Elvi shifted her hand, and the glimmer in the gate slowed. A readout said they were watching it several thousand times slower than it had actually happened, but the feed wasn’t choppy. Jim crossed his arms, scowling. Amos and Cara watched with a matching interest and stillness. The glimmer grew brighter, until it was pure white on the screen.

“It was a colony ship,” Elvi said, her words fast, staccato, and anxious. “It attempted transit a few seconds after Tanaka’s ship came in. We don’t know how many other transits had happened before, but that doesn’t matter. Enough to put the threshold up over safety.”

The glow brightened… and it died. Elvi felt a sting of excitement, but only because she already knew that the lives she was watching end, hadn’t. Somehow they’d been saved. The drive plume returned, coalescing inside the ring space like the ship had made its passage after all, even though it had clearly vanished just moments before.

“What the fuck was that?” Naomi murmured.

“The ship went dutchman, and then came back. But that’s just the pregame show,” Elvi said. “Watch how much the ring entities liked it.”

The edge of the slow zone bubbled, brightened, roiled. Elvi had seen that before. The Falcon had been the only ship to survive the last time this had happened. When she spoke, her voice was tighter and higher. “This is what we saw when we lost Medina Station. It’s a direct intrusion across the ring space’s barriers. It killed Medina.
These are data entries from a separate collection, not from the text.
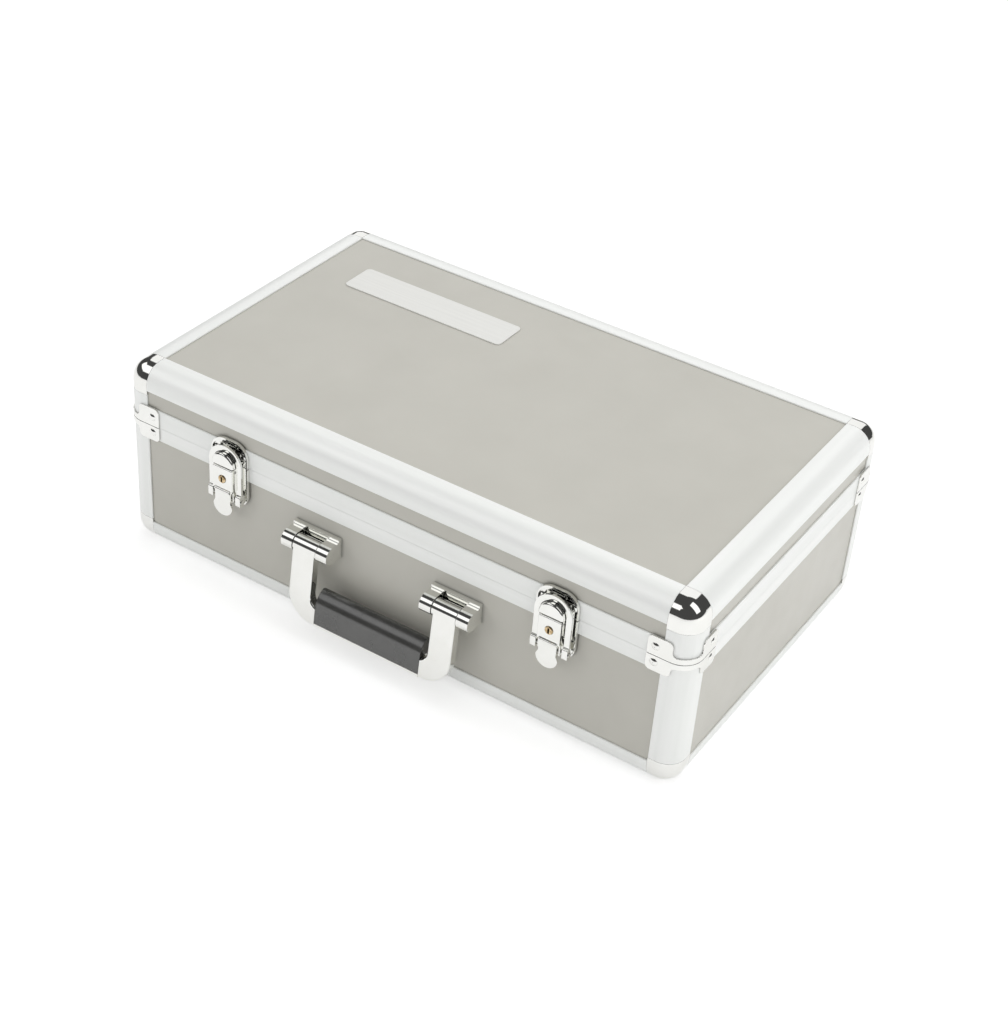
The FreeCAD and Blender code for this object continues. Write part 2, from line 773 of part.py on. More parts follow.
def rivets():
    """All rivets of the base and all rivets of the lid."""
    for half in ("base", "lid"):
        corner = group(f"{half}_corner_rivets", *rivet_row(f"{half}_brace", brace_rivet_spots(half)))
        fittings = rivet_row(f"{half}_hinge", hinge_rivet_spots(half))
        if half == "lid":
            fittings += rivet_row("strike", strike_rivet_spots())
        else:
            fittings += rivet_row("plate", plate_rivet_spots(), panel_inset + panel_thickness)
        pairs = both_sides(f"{half}_fitting_rivets", group(f"{half}_fitting_rivets_left", *fittings))
        finish(f"{half}_rivets", group(f"{half}_rivets", four_corners(f"{half}_brace_rivets", corner), pairs))


def foam():
    """The foam pads: closed solids that stand clear of the profiles round them."""
    wall = profile_wall + foam_gap
    long_end = half_length - wall
    short_end = half_width - wall
    floor_top = wall + floor_pad_thickness
    finish("base_floor_pad", box("base_floor_pad", (-long_end, -short_end, wall),
                                 (long_end, short_end, floor_top)))
    low = floor_top + foam_gap
    high = base_rim - lining_below_rim
    inner = long_end - lining_thickness
    inner_short = short_end - lining_thickness
    long_side = box("lining_front", (-long_end, -short_end, low), (long_end, -inner_short, high))
    short_side = box("lining_left", (-long_end, -inner_short + foam_gap, low),
                     (-inner, inner_short - foam_gap, high))
    finish("base_side_lining", group(
        "base_side_lining", long_side, mirrored("lining_back", long_side, Y_AXIS),
        short_side, mirrored("lining_right", short_side, X_AXIS)))
    top = case_height - wall
    finish("lid_foam_pad", box("lid_foam_pad", (-long_end, -short_end, top - lid_pad_thickness),
                               (long_end, short_end, top)))


def badge():
    """The bare plate on the lid."""
    low_x = -half_length + badge_from_left
    low_y = half_width - badge_from_back - badge_width
    plate = pad("badge_body", "XY_Plane", [(badge_length, 0), (badge_length, badge_width), (0, badge_width),
                                           (0, 0)], badge_thickness)
    round_body(plate, "badge_rounding", badge_round, lambda edge: along(edge, Z_AXIS))
    finish("badge_plate", put(plate, (low_x, low_y, case_height - panel_inset)))


def hinges():
    """Two hinges on the back, each with five knuckles round one pin."""
    axis_y = half_width + hinge_standoff
    left = -hinge_offset - hinge_width / 2
    step = hinge_width / HINGE_KNUCKLES
    leaf_in = half_width + fit_gap
    leaf_out = leaf_in + hinge_sheet
    clear = hinge_barrel_radius + hinge_leaf_gap
    for half, first in (("base", 0), ("lid", 1)):
        sign = -1 if half == "base" else 1
        far = hinge_leaf_drop if half == "base" else hinge_leaf_rise
        levels = sorted((parting_height + sign * clear, parting_height + sign * far), key=number)
        right = left + hinge_width
        pieces = [box(f"{half}_leaf_sheet", (left, leaf_in, levels[0]), (right, leaf_out, levels[1]))]
        for place in range(first, HINGE_KNUCKLES, 2):
            start = left + place * step + hinge_knuckle_gap / 2
            length = step - hinge_knuckle_gap
            pieces.append(rod(f"{half}_knuckle_{place}", hinge_barrel_radius, X_AXIS,
                              (start, axis_y, parting_height), length))
            web = sorted((parting_height, parting_height + sign * (clear + hinge_sheet)), key=number)
            pieces.append(box(f"{half}_knuckle_web_{place}", (start, leaf_in, web[0]),
                              (start + length, leaf_out, web[1])))
        leaf = fuse(f"{half}_leaf_whole", *pieces)
        bore = rod(f"{half}_leaf_bore", hinge_pin_radius + running_fit, X_AXIS,
                   (left - cut_overrun, axis_y, parting_height), hinge_width + 2 * cut_overrun)
        drilled = cut(f"{half}_leaf", leaf, bore, *hole_tools(f"{half}_leaf", hinge_rivet_spots(half)))
        finish(f"hinge_{half}_leaves", both_sides(f"hinge_{half}_leaves", drilled))
    head = hinge_pin_head
    pin = fuse(
        "hinge_pin",
        rod("hinge_pin_rod", hinge_pin_radius, X_AXIS, (left - head, axis_y, parting_height),
            hinge_width + 2 * head),
        rod("hinge_pin_head_left", hinge_barrel_radius - hinge_knuckle_gap, X_AXIS,
            (left - head - hinge_knuckle_gap, axis_y, parting_height), head),
        rod("hinge_pin_head_right", hinge_barrel_radius - hinge_knuckle_gap, X_AXIS,
            (left + hinge_width + hinge_knuckle_gap, axis_y, parting_height), head))
    finish("hinge_pins", both_sides("hinge_pins", pin))


def bolt_spots():
    """Places of the left bracket's two bolts."""
    return [(-bracket_offset + step * bolt_offset, pivot_height + bolt_drop) for step in (-1, 1)]


def front_holes():
    """Holes through the base's front panel for the handle bolts and the latch rivets."""
    tools = []
    start_y = -half_width
    depth = panel_inset + panel_thickness + cut_overrun
    for index, (x, z) in enumerate(bolt_spots()):
        for side, place in (("left", x), ("right", -x)):
            tools.append(rod(f"bolt_hole_{side}_{index}", bolt_radius + rivet_clearance, Y_AXIS,
                             (place, start_y, z), depth))
    for index, (place, way, surface) in enumerate(plate_rivet_spots()):
        for side, x in (("left", place[0]), ("right", -place[0])):
            tools.append(rod(f"latch_hole_{side}_{index}", rivet_radius + rivet_clearance, Y_AXIS,
                             (x, start_y, place[2]), depth))
    return tools


def plate_rivet_spots():
    """Places of the left latch plate's rivets, under the lever."""
    levels = (plate_rivet_low, plate_rivet_high)
    return [((-latch_offset, -half_width, level), Y_AXIS, latch_sheet) for level in levels]


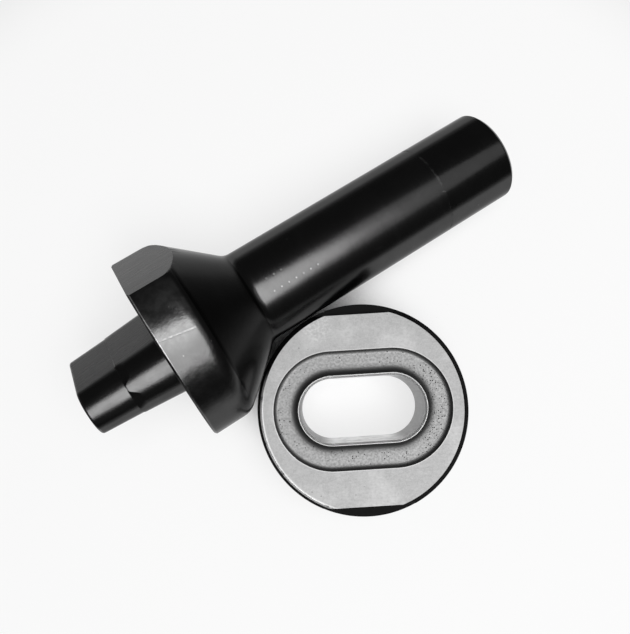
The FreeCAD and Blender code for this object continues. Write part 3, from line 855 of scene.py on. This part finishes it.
def makeMilledSteel(name, tones, gloss, roughness, metallic=0.0, edgeTint=1.0):
    groundTone, rootReflectionTone, cloudTone, streakTone = tones
    material, tree, sockets, place = newMaterial(
        name, driverPlace(), IOR=driverFinish["refraction"], Metallic=metallic)
    sockets["Specular IOR Level"].default_value = gloss
    sockets["Specular Tint"].default_value = grey(edgeTint)
    along = addNode(tree, "ShaderNodeSeparateXYZ", {"Vector": place}).outputs["Z"]
    onRoot = addMath(tree, "MULTIPLY", addRange(tree, along, -0.2, 0.0), addRange(
        tree, along, driver["rootLength"] + 0.1, driver["rootLength"] - 0.1))
    marks = addEffect(tree, toolMarks, {"Vector": place, "Scale": (0.9, 0.9, 0.1), "Detail": 4.0})
    streaks = addEffect(tree, toolMarks, {"Vector": place, "Scale": (0.35, 0.35, 0.05), "Detail": 5.0})
    mottle = addEffect(tree, cloudPatches, {
        "Vector": place, "Scale": 0.2, "Detail": 4.0, "Start": 0.42, "End": 0.62})
    worn = addEffect(tree, edgeWear, {
        "Vector": place, "Radius": 0.25 * mm, "Start": 0.01, "End": 0.06, "Scale": 0.12, "Cover": 0.55})
    end = driver["rootLength"] + driver["noseLength"]
    onNoseEdge = addMath(tree, "MULTIPLY", addRange(
        tree, along, end - driver["noseEdge"] - 0.1, end - driver["noseEdge"] + 0.3),
        addRange(tree, along, end - 0.05, end - 0.2))
    worn = addMath(tree, "MAXIMUM", worn, addMath(tree, "MULTIPLY", mottle, onNoseEdge))
    # painted reflection: the pilot's first stage is lighter than its second
    tone = addMix(tree, onRoot, grey(groundTone), grey(rootReflectionTone))
    tone = addMix(tree, mottle, tone, grey(cloudTone))
    tone = addMix(tree, addRange(tree, streaks, 0.5, 0.7), tone, grey(streakTone))
    tone = addMix(tree, addMath(tree, "MULTIPLY", worn, 0.25), tone, grey(driverFinish["wornTone"]))
    tree.links.new(tone, sockets["Base Color"])
    rough = addMath(tree, "MULTIPLY_ADD", marks, 0.16, roughness - 0.08)
    tree.links.new(rough, sockets["Roughness"])
    facets = addEffect(tree, cornerFacets, {
        "Vector": place, "End": driver["rootLength"], "Straight": driver["straight"],
        "Angle": math.radians(driverFinish["facetAngle"]), "Length": driverFinish["facetLength"],
        "Slope": driverFinish["facetSlope"]})
    setBump(tree, sockets, addMath(tree, "SUBTRACT", addMath(tree, "MULTIPLY", marks, 0.03), facets), 1.0)
    return material


def finishDriver(piece):
    coneBack = -driver["collarLength"] - driver["coneLength"]
    endChamfer = coneBack - driver["shankLength"] + driver["endChamfer"]
    turned = makeTurnedSteel("turnedBlackSteel", driverFinish["tone"], driverFinish["edgeTint"],
                             driverFinish["roughness"])
    # painted shade: the cone as a darker copy of the turned steel
    shadedCone = makeTurnedSteel("shadedConeSteel", driverFinish["coneShadeTone"], driverFinish["coneEdgeTint"],
                           driverFinish["coneRoughness"])
    struck = makeTurnedSteel("struckSteel", driverFinish["struckTone"], driverFinish["coneEdgeTint"],
                             driverFinish["coneRoughness"])
    giveMaterial(piece, turned, lambda place, normal: True)
    giveMaterial(piece, shadedCone, lambda place, normal: coneBack < place.z < -driver["collarLength"] - 1.2)
    giveMaterial(piece, struck, lambda place, normal: place.z < endChamfer)
    milled = makeMilledSteel("milledFlat", driverFinish["milledTones"], driverFinish["flatGloss"],
                             driverFinish["milledRoughness"])
    pilotFlat = makeMilledSteel("pilotFlat", driverFinish["milledTones"], driverFinish["pilotFlatGloss"],
                                driverFinish["milledRoughness"])
    pilotEnd = makeMilledSteel("pilotEnd", driverFinish["pilotEndTones"], driverFinish["plainGloss"],
                               driverFinish["pilotEndRoughness"], metallic=1.0,
                               edgeTint=driverFinish["edgeTint"])
    giveMaterial(piece, milled, lambda place, normal:
                 abs(place.y) > driver["flatDistance"] - 0.02 and abs(normal.y) > 0.99)
    giveMaterial(piece, pilotEnd, lambda place, normal: place.z > 0.2)
    giveMaterial(piece, pilotFlat, lambda place, normal:
                 place.z > 0.2 and abs(place.x) < driver["straight"] / 2 + driver["arrisReach"])


def makeDriver():
    piece = spinOutline("black_driver", driverOutline(), False)
    inPilot = driver["rootWidth"] / 2 + driver["curlLand"] + 2 * driver["curlRadius"] + 1
    stretchToOval(piece, driver["straight"],
                  lambda place: place.xy.length < inPilot and place.z > -2 * driver["curlDepth"])
    closePilot(piece)
    narrowNose(piece)
    cutCollarFlats(piece)
    softenEdges(piece, driver["flatSoftness"], onCollarFlat)
    finishDriver(piece)
    makeActive(piece)
    piece.matrix_world = driverPlace()
    bpy.ops.object.transform_apply(location=True, rotation=True, scale=True)
    finishShape(piece)
    return piece


groovedDie = makeDie()
print("die modelled:", len(groovedDie.data.polygons), "faces")
blackDriver = makeDriver()
print("driver modelled:", len(blackDriver.data.polygons), "faces")


# Floor, lamps and camera

studio = {
    "ambient": 0.06,
    "lamps": [                   # power, and width along the driver and across it
        (15.2, 0.95, 1.3),
        (4.2, 2.3, 1.3),
    ],
    "lampPlace": (0.22, -0.235, 1.2),
    "lampTurn": 29.3,
    "floorTone": 0.9,
    "farShadeTone": 0.3,
    "floorWhite": 1.0,
    "floorLift": 0.7,            # share of plain white that the camera and reflections see in the floor
    "brightReach": (0.165, 0.27),          # where the floor starts to darken with painted shade, and where it is dark
    "shadeReach": 0.06,          # how near a piece must be to shade the floor
    "shadeRange": (0.06, 0.25),  # openness at which the floor is black, and fully lit
    "liftRange": (0.16, 0.5),
}
view = {
    "place": (-14.189, 8.888, 255.482),        # in mm
    "forward": (0.000831, 0.098149, -0.995171),
    "upward": (0.061700, 0.993271, 0.098013),
    "focalLength": 687.68,                     # in pixels of the photograph's frame
    "imageWidth": 630,
}


def makeFloor():
    bpy.ops.object.select_all(action="DESELECT")
    bpy.ops.mesh.primitive_plane_add(size=6, location=(0, 0, 0))
    floor = bpy.context.object
    floor.name = "floor"
    material = bpy.data.materials.new("paleFloor")
    material.use_nodes = True
    tree = material.node_tree
    sockets = tree.nodes["Principled BSDF"].inputs
    place = addNode(tree, "ShaderNodeTexCoord").outputs["Object"]
    middle = (view["place"][0] * mm, view["place"][1] * mm, 0)
    away = addNode(tree, "ShaderNodeVectorMath", {
        0: place, 1: middle}, operation="DISTANCE").outputs["Value"]
    near = addRange(tree, away, studio["brightReach"][0], studio["brightReach"][1], 1.0, 0.0)
    clearance = addNode(tree, "ShaderNodeAmbientOcclusion", {
        "Distance": studio["shadeReach"]}, samples=16).outputs["AO"]
    # painted shade: the floor darkens away from the middle, standing in for dim surroundings
    tone = addMix(tree, near, grey(studio["farShadeTone"]), grey(studio["floorTone"]))
    distance = addEffect(tree, ovalDistance, {
        "Vector": place, "Straight": die["straight"] * mm})
    inHole = addMath(tree, "LESS_THAN", distance, (die["holeWidth"] / 2 + 0.5) * mm)
    isLit = addMath(tree, "MAXIMUM", addRange(tree, clearance, *studio["shadeRange"]), inHole)
    tone = addMix(tree, isLit, grey(0.0), tone)
    tree.links.new(tone, sockets["Base Color"])
    sockets["Roughness"].default_value = 0.9
    sockets["Specular IOR Level"].default_value = 0.0
    rays = addNode(tree, "ShaderNodeLightPath").outputs
    seen = addMath(tree, "MAXIMUM", rays["Is Camera Ray"], addMath(
        tree, "MAXIMUM", rays["Is Glossy Ray"], rays["Is Transmission Ray"]))
    glow = addNode(tree, "ShaderNodeEmission", {"Color": grey(1.0), "Strength": studio["floorWhite"]})
    clear = addMath(tree, "MAXIMUM", addRange(tree, clearance, *studio["liftRange"]), inHole)
    lift = addMath(tree, "MULTIPLY", addMath(tree, "MULTIPLY", clear, near), studio["floorLift"])
    mixed = addNode(tree, "ShaderNodeMixShader", {
        0: addMath(tree, "MULTIPLY", seen, lift),
        1: tree.nodes["Principled BSDF"].outputs["BSDF"], 2: glow.outputs["Emission"]})
    tree.links.new(mixed.outputs["Shader"], tree.nodes["Material Output"].inputs["Surface"])
    floor.data.materials.append(material)
    return floor


def makeLamp(power, length, width):
    bpy.ops.object.select_all(action="DESELECT")
    bpy.ops.object.light_add(type="AREA", location=studio["lampPlace"])
    lamp = bpy.context.object
    lamp.data.shape = "ELLIPSE"
    lamp.data.size = length
    lamp.data.size_y = width
    lamp.data.energy = power
    back = Vector(studio["lampPlace"]).normalized()
    turn = math.radians(studio["lampTurn"])
    along = Vector((math.cos(turn), math.sin(turn), 0))
    across = back.cross(along).normalized()
    lamp.rotation_euler = Matrix((across.cross(back), across, back)).transposed().to_euler()


def makeWorld():
    world = bpy.data.worlds.new("studio")
    bpy.context.scene.world = world
    world.use_nodes = True
    sky = world.node_tree.nodes["Background"].inputs
    sky["Color"].default_value = (1, 1, 1, 1)
    sky["Strength"].default_value = studio["ambient"]


def makeCamera():
    bpy.ops.object.select_all(action="DESELECT")
    bpy.ops.object.camera_add(location=(0, 0, 0))
    camera = bpy.context.object
    forward = Vector(view["forward"]).normalized()
    right = forward.cross(Vector(view["upward"])).normalized()
    upward = right.cross(forward)
    turned = Matrix((right, upward, -forward)).transposed().to_4x4()
    camera.matrix_world = Matrix.Translation(Vector(view["place"]) * mm) @ turned
    camera.data.sensor_fit = "HORIZONTAL"
    camera.data.lens = camera.data.sensor_width * view["focalLength"] / view["imageWidth"]
    camera.data.clip_start = 0.01
    bpy.context.scene.camera = camera


floor = makeFloor()
for lamp in studio["lamps"]:      # a strong one, and a long weak one that makes its reflection fade out
    makeLamp(*lamp)
makeWorld()
makeCamera()
bpy.context.scene.view_settings.view_transform = "Standard"
print("floor, lamps and camera set")


# Bodies: each piece hangs from its body, and the imported part is hidden

for piece, node, slot in ((groovedDie, "die", "ground_steel"),
                          (blackDriver, "driver", "black_oxide_steel")):
    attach(piece, node)
    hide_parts(node)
It killed the Typhoon.”

“Too bad it didn’t kill Tanaka,” Amos said.

Patterns played across the ring space like malefic auroras, and a darkness moved in the light. Elvi found herself hunching over like she was protecting her belly from a punch. She forced her spine straight.

“And then this,” Elvi said.

As one, the ring gates and station flared white, a brightness that overloaded the telescopes for three long, terrible seconds. When the light faded, like letting out a long, slow exhalation, the ring space returned to itself, with all the drive cones and transponders and traffic that had been there before. Including the colony ship that they’d watched vanish and reform.

“It’s not just the Adro gate that lit up,” Naomi said.

“No, it’s all of them. And when that happened, there was a cognitive effect. Most of the data Colonel Tanaka has been providing has been about that.”

“A cognitive effect like the lost memory?” Naomi asked.

“Nope,” Fayez said. “Very, very different.”

“It looks like it may have been a kind of networked connection between the minds of the people in the ring space,” Elvi said. “All the crews of all the ships. It was apparently fairly overwhelming. But there’s an indication that they all participated in each other’s memories and experiences.”

Amos scratched his chin. “That sounds like what’s been going on with me and Sparkles.”

“It does seem very similar to what you, Cara, reported during the dives into the BFE.”

“BFE?” Amos asked.

“The diamond. The library.”

“Why BFE?” Jim said.

Elvi scowled and shook her head. “The point is, when we saw it with you two”—she gestured to Cara and Amos—“we had assumed it was because you’d been modified by the repair drones. What happened in the ring space, that happened to unmodified human beings. The effect didn’t last very long. Almost instantaneous, really. But the memories have been vivid and persistent. The radiation from the gates is also interesting. Take a look at this.”